July 30 (Reuters) - Uganda has confirmed an outbreak of the deadly Ebola virus, saying 14 people have died so far. Here are some facts about Ebola and recent major outbreaks.
* Ebola haemorrhagic fever (EHF) is a severe, usually fatal disease in humans and non-human primates (monkeys, gorillas, and chimpanzees) that has appeared sporadically since it was first identified in 1976. The Ebola virus is named after a river in the Democratic Republic of Congo in Africa, where it first surfaced.
* There are five known subtypes of the Ebola virus. Four of the five have caused disease in humans: Ebola-Zaire, Ebola-Sudan, Ebola-Ivory Coast and Ebola-Bundibugyo. The fifth, Ebola-Reston, has caused disease in non human primates.

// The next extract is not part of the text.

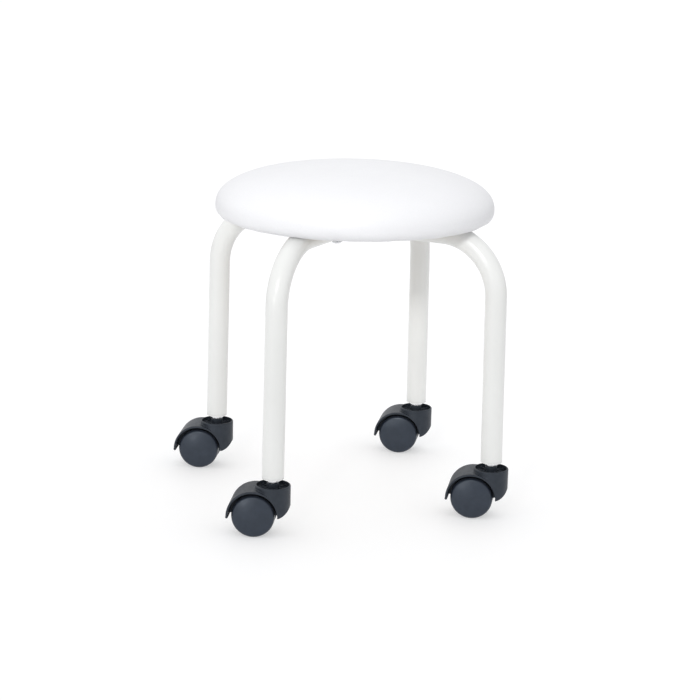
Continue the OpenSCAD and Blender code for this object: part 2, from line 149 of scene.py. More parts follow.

* Ebola is often characterised by the sudden onset of fever, intense weakness, muscle pain, a headache and a sore throat. This is often followed by vomiting, diarrhoea, a rash, impaired kidney and liver functioning and, in some cases, both internal and external bleeding. The fever has an incubation period of two to 21 days.
There is no specific treatment or vaccine available.
* The Ebola virus is transmitted by contact with the blood, secretions, organs or other bodily fluids of infected people. Health care workers have frequently been infected while treating Ebola patients.
* The last major outbreak was in 2007-2008 in the Democratic Republic of Congo. It killed 187 of 264 people infected and occurred in the Kasai Occidental Province. A separate outbreak occurred in the Bundibugyo District in western Uganda - it was the first reported occurrence of the new strain Ebola-Bundibugyo with 131 cases and 42 deaths.